- [What needs to be done]: The first line to copy is the one with "comb = bpy.data.curves.new(end"; the last is the one with "if empty is". Copy each line in that range exactly, leaving out all others.

- [Stored data]:
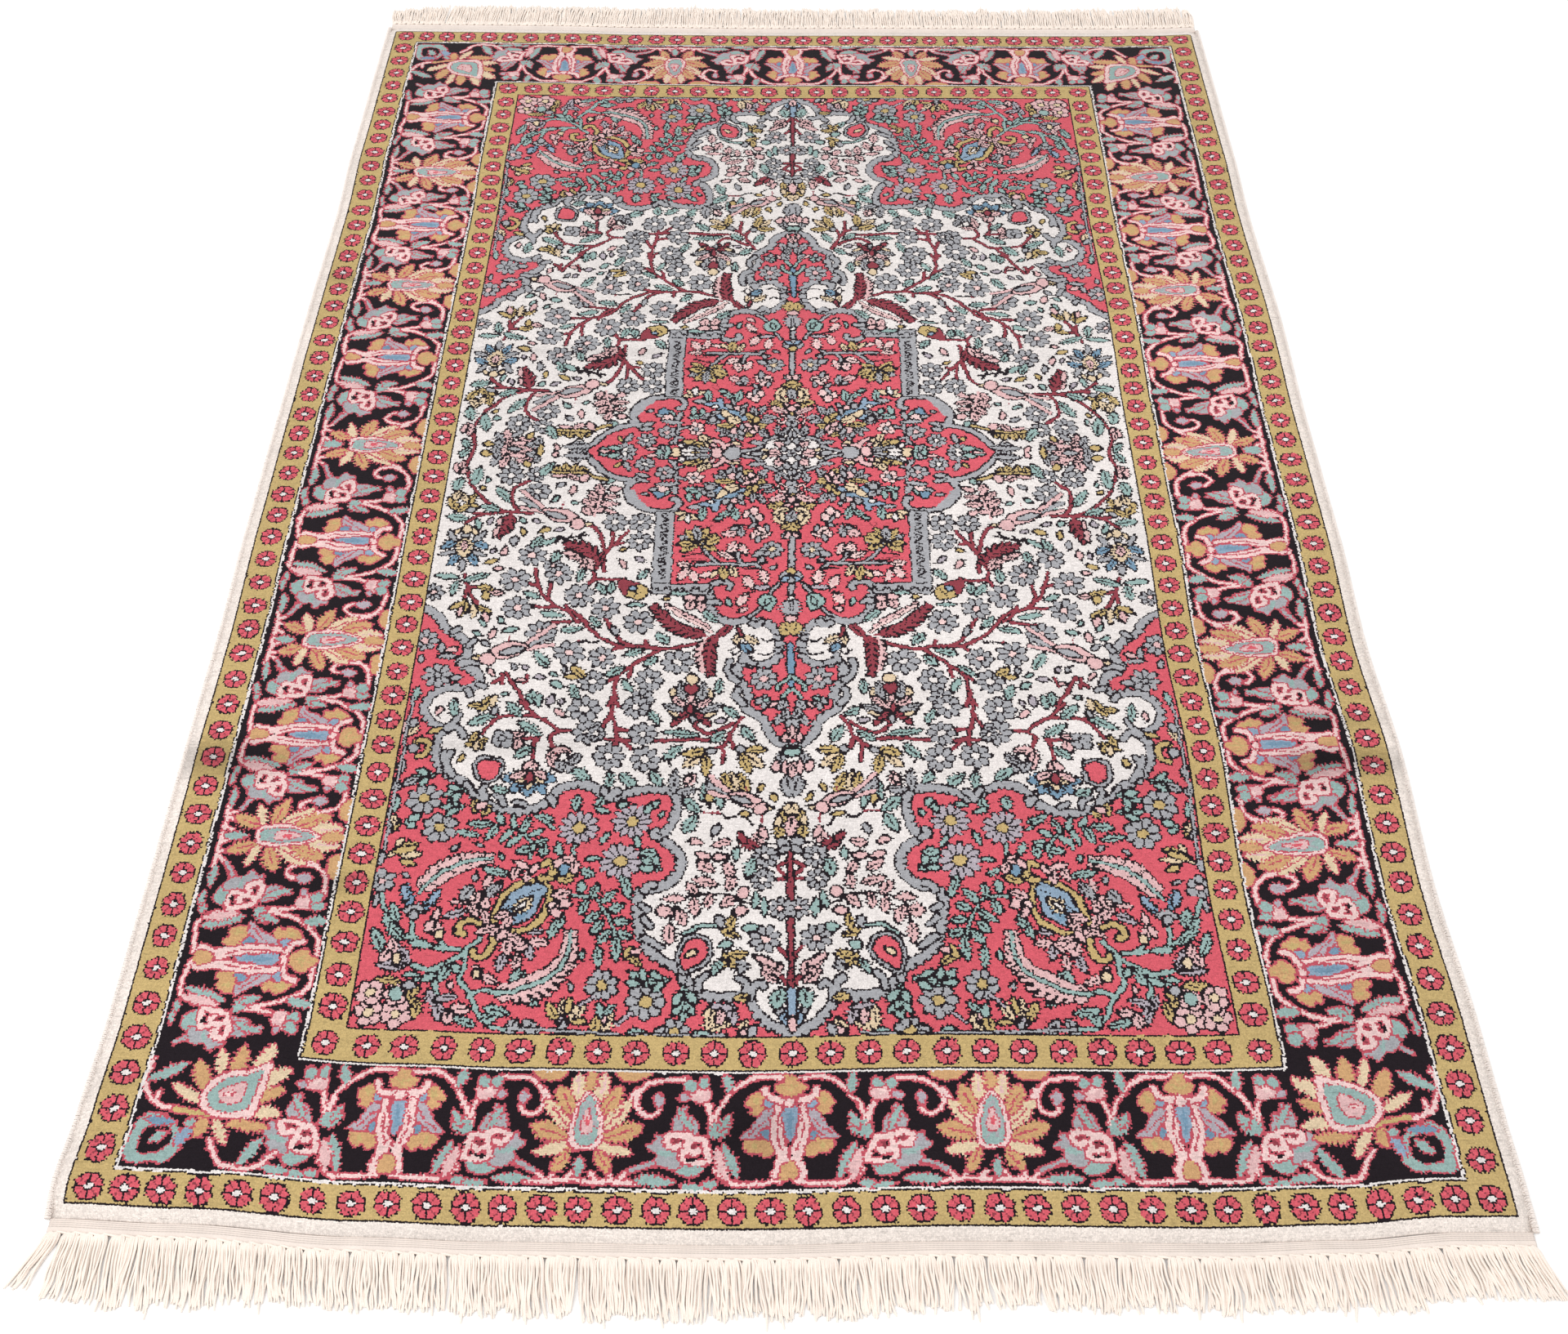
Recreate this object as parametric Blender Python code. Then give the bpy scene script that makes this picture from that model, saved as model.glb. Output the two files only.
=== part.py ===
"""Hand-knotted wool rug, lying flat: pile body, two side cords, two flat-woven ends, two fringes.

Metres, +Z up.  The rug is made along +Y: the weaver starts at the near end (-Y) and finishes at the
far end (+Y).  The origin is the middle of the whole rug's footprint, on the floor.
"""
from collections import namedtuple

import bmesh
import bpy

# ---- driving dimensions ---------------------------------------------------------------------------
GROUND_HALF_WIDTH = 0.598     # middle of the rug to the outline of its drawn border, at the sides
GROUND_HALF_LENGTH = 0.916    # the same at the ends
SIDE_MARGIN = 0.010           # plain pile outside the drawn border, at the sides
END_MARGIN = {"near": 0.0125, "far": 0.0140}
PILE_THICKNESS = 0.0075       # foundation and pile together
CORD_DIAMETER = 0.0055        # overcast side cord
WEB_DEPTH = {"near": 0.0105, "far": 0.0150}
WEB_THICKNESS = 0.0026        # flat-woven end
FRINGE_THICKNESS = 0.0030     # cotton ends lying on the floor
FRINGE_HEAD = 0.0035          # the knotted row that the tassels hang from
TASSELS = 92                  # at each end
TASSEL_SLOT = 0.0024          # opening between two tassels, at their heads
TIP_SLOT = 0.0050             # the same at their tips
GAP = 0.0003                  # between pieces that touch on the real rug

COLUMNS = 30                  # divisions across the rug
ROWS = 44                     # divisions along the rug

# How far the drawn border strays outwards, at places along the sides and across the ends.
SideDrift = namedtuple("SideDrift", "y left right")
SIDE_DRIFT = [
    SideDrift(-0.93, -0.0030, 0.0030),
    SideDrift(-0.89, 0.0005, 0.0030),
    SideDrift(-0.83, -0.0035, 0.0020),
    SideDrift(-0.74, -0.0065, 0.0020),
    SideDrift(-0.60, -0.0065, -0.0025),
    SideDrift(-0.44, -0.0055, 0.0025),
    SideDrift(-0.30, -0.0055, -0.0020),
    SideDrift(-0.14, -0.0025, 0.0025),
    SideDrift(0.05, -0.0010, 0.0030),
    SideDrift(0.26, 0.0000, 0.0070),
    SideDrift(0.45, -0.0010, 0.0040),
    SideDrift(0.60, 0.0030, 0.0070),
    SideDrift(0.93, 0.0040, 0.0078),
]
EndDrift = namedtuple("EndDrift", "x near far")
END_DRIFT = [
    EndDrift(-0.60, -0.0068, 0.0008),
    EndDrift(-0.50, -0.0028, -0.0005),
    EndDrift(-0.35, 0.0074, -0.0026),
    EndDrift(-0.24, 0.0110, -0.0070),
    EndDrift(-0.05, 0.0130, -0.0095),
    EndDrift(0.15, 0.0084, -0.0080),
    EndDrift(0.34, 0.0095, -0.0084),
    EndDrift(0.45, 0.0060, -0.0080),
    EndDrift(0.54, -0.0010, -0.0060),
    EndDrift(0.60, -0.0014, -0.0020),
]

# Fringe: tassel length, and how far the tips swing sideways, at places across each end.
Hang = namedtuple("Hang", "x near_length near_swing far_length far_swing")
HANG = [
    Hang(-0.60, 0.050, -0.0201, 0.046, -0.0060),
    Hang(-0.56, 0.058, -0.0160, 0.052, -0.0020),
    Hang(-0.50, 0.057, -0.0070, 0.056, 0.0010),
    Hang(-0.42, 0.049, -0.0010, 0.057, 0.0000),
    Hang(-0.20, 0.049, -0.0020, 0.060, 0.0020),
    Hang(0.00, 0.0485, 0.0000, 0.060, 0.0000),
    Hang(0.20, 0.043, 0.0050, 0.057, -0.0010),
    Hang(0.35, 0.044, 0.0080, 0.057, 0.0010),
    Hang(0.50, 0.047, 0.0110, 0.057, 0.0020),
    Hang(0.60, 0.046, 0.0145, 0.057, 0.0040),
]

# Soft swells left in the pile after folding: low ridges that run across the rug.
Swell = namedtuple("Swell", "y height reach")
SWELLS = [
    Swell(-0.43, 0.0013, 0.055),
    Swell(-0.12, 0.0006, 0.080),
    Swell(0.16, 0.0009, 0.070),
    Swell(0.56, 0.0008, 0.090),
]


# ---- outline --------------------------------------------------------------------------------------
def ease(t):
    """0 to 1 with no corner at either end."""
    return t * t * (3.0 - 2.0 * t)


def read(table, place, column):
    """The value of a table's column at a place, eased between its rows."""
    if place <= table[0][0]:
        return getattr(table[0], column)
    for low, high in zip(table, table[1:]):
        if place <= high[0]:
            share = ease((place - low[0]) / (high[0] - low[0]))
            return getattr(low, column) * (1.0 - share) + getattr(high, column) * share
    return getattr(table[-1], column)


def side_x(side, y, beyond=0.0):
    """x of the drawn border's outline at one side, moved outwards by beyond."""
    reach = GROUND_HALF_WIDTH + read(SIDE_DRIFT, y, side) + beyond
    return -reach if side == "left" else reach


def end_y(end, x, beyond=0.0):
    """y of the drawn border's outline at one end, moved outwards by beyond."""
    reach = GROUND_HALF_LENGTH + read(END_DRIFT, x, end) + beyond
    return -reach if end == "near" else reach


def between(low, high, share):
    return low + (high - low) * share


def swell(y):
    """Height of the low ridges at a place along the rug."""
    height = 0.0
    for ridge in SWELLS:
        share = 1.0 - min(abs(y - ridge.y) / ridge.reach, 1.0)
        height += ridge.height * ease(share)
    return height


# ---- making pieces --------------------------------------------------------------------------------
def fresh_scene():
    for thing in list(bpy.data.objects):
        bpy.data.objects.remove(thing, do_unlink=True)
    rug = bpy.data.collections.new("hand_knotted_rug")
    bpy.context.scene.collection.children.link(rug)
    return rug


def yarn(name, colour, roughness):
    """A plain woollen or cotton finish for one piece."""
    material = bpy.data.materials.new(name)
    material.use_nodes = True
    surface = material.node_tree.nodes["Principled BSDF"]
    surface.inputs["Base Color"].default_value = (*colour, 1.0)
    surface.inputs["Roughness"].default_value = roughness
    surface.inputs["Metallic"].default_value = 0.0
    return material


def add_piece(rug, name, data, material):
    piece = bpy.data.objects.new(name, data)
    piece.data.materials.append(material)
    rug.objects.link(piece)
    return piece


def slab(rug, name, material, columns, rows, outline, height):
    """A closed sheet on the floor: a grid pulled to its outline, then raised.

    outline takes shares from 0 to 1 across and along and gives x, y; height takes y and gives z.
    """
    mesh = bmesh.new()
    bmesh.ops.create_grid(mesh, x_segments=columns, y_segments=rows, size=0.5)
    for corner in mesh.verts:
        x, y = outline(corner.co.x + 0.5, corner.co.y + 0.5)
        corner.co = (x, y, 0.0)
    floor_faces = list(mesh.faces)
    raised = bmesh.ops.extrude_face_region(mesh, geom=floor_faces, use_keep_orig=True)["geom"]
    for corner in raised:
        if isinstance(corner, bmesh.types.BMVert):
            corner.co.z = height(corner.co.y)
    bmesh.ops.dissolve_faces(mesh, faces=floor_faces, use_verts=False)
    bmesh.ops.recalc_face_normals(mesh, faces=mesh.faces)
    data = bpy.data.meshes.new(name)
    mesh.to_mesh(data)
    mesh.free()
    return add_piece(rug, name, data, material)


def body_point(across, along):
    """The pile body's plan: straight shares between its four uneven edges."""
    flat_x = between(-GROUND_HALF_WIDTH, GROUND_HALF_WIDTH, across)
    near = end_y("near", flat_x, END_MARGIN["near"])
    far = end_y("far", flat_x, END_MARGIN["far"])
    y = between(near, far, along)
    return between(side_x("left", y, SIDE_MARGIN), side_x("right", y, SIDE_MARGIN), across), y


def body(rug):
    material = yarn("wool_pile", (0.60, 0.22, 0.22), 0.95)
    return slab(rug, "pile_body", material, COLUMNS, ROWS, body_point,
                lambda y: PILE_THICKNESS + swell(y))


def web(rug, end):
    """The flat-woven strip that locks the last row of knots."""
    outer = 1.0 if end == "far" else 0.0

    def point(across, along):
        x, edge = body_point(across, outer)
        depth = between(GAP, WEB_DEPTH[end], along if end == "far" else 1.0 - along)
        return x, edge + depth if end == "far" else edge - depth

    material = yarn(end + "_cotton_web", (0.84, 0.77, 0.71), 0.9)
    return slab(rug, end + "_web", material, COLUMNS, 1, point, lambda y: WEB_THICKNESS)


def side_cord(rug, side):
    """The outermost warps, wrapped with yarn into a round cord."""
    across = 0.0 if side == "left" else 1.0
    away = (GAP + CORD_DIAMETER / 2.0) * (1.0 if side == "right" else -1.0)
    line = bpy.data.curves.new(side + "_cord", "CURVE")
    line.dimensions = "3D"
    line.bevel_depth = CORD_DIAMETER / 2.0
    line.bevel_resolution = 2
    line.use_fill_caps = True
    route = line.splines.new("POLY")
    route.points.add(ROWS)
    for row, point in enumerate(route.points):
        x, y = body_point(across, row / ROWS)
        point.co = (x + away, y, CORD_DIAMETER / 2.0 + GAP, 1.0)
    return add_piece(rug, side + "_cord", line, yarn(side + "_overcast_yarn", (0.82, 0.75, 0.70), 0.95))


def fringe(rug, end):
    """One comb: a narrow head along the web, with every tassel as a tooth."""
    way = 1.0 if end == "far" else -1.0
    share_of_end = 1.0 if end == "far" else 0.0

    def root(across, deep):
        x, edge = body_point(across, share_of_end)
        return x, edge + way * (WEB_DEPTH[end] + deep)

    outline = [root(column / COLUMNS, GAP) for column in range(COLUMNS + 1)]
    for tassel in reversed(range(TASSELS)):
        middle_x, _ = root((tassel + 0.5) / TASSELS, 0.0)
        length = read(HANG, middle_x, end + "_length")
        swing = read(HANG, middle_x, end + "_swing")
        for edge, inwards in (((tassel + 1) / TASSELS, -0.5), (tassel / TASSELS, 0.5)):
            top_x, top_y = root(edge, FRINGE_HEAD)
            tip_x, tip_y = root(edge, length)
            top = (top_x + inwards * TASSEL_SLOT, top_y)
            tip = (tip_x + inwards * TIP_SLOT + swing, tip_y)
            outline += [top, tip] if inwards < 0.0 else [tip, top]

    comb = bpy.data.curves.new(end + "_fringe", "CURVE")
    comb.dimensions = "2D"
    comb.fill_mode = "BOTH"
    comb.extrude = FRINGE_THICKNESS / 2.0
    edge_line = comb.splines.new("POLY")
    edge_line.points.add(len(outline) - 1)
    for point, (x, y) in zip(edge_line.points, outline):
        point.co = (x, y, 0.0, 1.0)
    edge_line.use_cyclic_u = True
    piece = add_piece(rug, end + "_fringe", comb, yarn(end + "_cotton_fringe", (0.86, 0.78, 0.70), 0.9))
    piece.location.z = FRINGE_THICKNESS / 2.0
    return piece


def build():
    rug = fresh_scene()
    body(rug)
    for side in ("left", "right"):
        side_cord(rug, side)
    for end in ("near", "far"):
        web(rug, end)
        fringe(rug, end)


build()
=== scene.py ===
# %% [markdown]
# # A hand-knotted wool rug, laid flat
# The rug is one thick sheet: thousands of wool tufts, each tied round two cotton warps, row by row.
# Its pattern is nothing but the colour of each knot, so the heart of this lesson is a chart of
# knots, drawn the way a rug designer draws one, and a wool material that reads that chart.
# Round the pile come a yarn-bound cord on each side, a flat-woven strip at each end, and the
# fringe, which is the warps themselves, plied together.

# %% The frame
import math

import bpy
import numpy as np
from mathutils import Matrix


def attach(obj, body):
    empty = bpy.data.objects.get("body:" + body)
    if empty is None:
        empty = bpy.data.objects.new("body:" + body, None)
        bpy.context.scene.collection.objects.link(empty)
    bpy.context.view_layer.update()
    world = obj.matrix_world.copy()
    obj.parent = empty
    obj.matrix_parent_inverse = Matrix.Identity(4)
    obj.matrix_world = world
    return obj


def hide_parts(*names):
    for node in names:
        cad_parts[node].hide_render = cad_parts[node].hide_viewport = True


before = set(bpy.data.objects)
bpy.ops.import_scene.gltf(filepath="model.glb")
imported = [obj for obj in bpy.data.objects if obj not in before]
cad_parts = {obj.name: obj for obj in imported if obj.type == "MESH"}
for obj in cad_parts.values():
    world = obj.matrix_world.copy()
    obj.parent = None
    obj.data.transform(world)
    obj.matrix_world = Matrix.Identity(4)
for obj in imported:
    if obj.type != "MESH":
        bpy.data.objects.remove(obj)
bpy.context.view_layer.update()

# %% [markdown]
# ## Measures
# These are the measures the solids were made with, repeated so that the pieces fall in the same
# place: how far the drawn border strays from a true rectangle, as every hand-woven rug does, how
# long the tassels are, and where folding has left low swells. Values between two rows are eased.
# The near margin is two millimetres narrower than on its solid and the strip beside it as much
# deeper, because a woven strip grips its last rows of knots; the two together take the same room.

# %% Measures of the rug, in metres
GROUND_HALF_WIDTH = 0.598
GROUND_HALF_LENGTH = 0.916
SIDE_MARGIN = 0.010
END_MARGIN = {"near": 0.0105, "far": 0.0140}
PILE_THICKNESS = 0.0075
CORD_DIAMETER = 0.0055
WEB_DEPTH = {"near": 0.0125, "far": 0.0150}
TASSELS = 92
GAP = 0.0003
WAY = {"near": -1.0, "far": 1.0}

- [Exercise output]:
    comb = bpy.data.curves.new(end + "_fringe", "CURVE")
    comb.dimensions = "2D"
    comb.fill_mode = "BOTH"
    comb.extrude = FRINGE_THICKNESS / 2.0
    edge_line = comb.splines.new("POLY")
    edge_line.points.add(len(outline) - 1)
    for point, (x, y) in zip(edge_line.points, outline):
        point.co = (x, y, 0.0, 1.0)
    edge_line.use_cyclic_u = True
    piece = add_piece(rug, end + "_fringe", comb, yarn(end + "_cotton_fringe", (0.86, 0.78, 0.70), 0.9))
    piece.location.z = FRINGE_THICKNESS / 2.0
    return piece


def build():
    rug = fresh_scene()
    body(rug)
    for side in ("left", "right"):
        side_cord(rug, side)
    for end in ("near", "far"):
        web(rug, end)
        fringe(rug, end)


build()
=== scene.py ===
# %% [markdown]
# # A hand-knotted wool rug, laid flat
# The rug is one thick sheet: thousands of wool tufts, each tied round two cotton warps, row by row.
# Its pattern is nothing but the colour of each knot, so the heart of this lesson is a chart of
# knots, drawn the way a rug designer draws one, and a wool material that reads that chart.
# Round the pile come a yarn-bound cord on each side, a flat-woven strip at each end, and the
# fringe, which is the warps themselves, plied together.

# %% The frame
import math

import bpy
import numpy as np
from mathutils import Matrix


def attach(obj, body):
    empty = bpy.data.objects.get("body:" + body)
    if empty is None:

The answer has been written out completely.